**Provided material:**
******

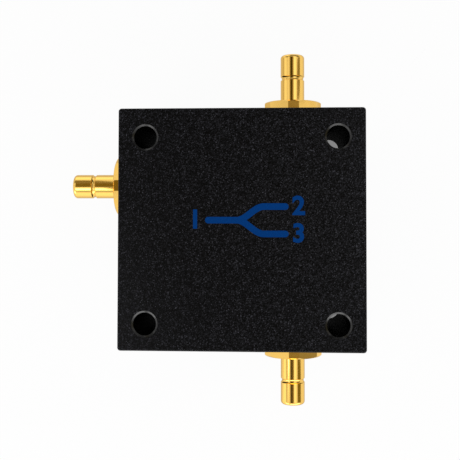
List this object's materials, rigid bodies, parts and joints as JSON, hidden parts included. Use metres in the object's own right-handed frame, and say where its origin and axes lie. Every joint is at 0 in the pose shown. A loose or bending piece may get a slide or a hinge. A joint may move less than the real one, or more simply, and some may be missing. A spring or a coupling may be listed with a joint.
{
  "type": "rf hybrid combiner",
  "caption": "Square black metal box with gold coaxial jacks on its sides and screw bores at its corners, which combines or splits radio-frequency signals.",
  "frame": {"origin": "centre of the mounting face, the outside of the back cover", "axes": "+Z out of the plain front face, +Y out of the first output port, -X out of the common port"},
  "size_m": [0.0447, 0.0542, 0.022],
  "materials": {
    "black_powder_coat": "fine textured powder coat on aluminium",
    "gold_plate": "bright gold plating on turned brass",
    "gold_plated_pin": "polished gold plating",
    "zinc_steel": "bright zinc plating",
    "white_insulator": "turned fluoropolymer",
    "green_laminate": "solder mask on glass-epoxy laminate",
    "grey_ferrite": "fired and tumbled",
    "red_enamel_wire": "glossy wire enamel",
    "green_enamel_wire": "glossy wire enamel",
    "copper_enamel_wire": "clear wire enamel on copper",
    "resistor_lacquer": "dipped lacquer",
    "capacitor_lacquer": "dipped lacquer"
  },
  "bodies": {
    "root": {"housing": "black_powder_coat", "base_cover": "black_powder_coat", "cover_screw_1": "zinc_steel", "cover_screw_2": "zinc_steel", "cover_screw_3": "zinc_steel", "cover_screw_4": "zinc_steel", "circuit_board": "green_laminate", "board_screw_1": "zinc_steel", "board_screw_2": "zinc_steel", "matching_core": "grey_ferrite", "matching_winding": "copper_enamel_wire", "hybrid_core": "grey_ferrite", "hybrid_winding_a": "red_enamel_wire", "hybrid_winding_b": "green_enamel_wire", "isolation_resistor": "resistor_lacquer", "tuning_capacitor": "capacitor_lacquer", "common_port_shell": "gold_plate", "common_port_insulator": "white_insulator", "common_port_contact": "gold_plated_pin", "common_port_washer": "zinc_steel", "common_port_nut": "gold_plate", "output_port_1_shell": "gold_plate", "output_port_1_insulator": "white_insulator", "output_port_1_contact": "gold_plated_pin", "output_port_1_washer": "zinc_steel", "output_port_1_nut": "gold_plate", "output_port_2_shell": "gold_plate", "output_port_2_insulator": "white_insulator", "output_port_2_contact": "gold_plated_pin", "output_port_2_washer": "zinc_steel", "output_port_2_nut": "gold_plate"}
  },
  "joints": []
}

******

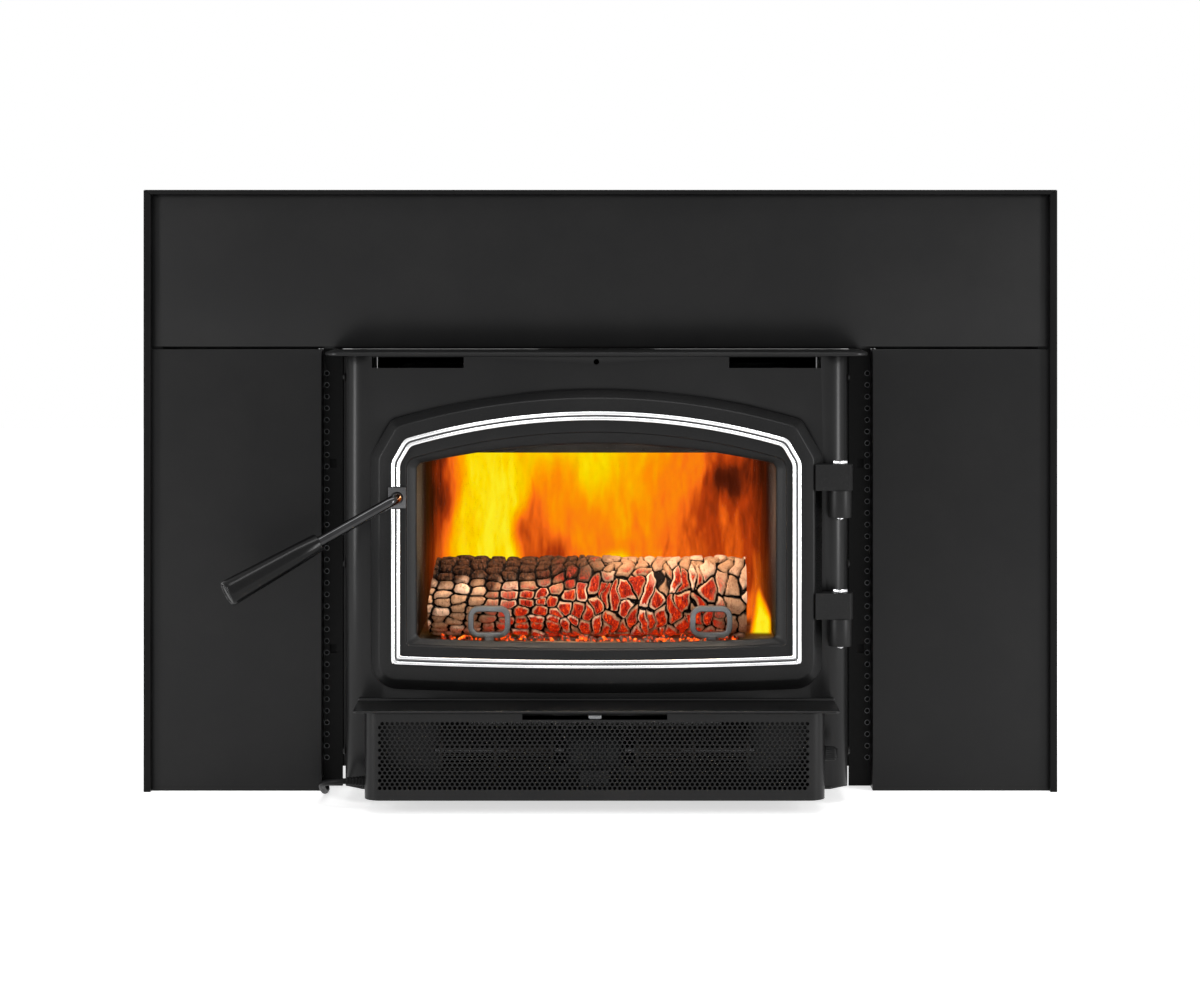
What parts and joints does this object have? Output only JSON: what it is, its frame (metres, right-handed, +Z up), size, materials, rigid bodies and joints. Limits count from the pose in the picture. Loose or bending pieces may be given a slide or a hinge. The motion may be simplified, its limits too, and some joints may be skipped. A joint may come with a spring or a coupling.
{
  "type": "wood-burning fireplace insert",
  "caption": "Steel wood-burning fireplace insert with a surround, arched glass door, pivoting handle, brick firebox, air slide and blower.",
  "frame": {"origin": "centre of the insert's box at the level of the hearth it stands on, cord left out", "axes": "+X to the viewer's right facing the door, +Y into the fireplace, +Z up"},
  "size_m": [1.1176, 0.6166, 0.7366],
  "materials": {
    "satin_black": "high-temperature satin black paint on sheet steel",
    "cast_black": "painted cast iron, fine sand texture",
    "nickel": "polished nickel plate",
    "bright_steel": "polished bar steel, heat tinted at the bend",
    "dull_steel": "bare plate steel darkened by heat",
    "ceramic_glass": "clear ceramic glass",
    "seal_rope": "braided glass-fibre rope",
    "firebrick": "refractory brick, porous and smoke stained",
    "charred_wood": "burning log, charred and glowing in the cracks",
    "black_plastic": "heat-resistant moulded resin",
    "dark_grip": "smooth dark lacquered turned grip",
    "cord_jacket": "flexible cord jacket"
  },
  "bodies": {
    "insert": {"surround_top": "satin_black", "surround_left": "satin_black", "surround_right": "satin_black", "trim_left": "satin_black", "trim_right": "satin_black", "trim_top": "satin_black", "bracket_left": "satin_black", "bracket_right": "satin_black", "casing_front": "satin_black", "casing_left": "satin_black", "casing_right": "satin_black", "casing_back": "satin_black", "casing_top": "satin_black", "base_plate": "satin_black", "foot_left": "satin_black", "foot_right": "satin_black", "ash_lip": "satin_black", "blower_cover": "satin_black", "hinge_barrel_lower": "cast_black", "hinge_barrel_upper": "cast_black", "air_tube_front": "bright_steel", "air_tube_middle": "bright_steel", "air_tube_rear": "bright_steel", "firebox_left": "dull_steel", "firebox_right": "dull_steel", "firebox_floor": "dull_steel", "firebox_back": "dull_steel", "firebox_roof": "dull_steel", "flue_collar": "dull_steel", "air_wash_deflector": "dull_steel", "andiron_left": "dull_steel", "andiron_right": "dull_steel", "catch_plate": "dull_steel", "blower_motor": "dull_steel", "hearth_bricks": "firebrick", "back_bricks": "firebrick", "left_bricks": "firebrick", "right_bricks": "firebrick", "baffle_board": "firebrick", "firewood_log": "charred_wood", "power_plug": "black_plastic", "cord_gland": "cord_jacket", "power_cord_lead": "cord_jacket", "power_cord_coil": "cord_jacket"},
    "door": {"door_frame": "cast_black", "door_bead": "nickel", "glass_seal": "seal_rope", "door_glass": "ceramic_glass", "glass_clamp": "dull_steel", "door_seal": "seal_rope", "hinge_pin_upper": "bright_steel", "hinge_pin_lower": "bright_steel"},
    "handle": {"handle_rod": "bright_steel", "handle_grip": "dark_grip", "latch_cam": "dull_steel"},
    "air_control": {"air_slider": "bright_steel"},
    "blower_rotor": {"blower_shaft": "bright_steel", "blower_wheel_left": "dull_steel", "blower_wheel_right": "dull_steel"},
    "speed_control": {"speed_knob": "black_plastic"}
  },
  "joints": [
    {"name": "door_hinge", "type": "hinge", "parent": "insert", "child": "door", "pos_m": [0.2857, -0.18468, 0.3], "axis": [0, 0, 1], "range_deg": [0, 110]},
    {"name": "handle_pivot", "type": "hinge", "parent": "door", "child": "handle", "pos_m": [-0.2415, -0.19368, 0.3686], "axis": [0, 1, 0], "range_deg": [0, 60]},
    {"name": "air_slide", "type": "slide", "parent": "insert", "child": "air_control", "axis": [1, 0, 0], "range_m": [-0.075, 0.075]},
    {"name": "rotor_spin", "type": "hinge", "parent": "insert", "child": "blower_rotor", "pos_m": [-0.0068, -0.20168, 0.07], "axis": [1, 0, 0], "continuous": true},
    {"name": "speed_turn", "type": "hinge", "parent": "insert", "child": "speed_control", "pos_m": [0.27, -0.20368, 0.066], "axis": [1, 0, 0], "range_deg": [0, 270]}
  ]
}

******

From the data above, pick out each line containing "this" and copy it.

**Task solution:**
List this object's materials, rigid bodies, parts and joints as JSON, hidden parts included. Use metres in the object's own right-handed frame, and say where its origin and axes lie. Every joint is at 0 in the pose shown. A loose or bending piece may get a slide or a hinge. A joint may move less than the real one, or more simply, and some may be missing. A spring or a coupling may be listed with a joint.
What parts and joints does this object have? Output only JSON: what it is, its frame (metres, right-handed, +Z up), size, materials, rigid bodies and joints. Limits count from the pose in the picture. Loose or bending pieces may be given a slide or a hinge. The motion may be simplified, its limits too, and some joints may be skipped. A joint may come with a spring or a coupling.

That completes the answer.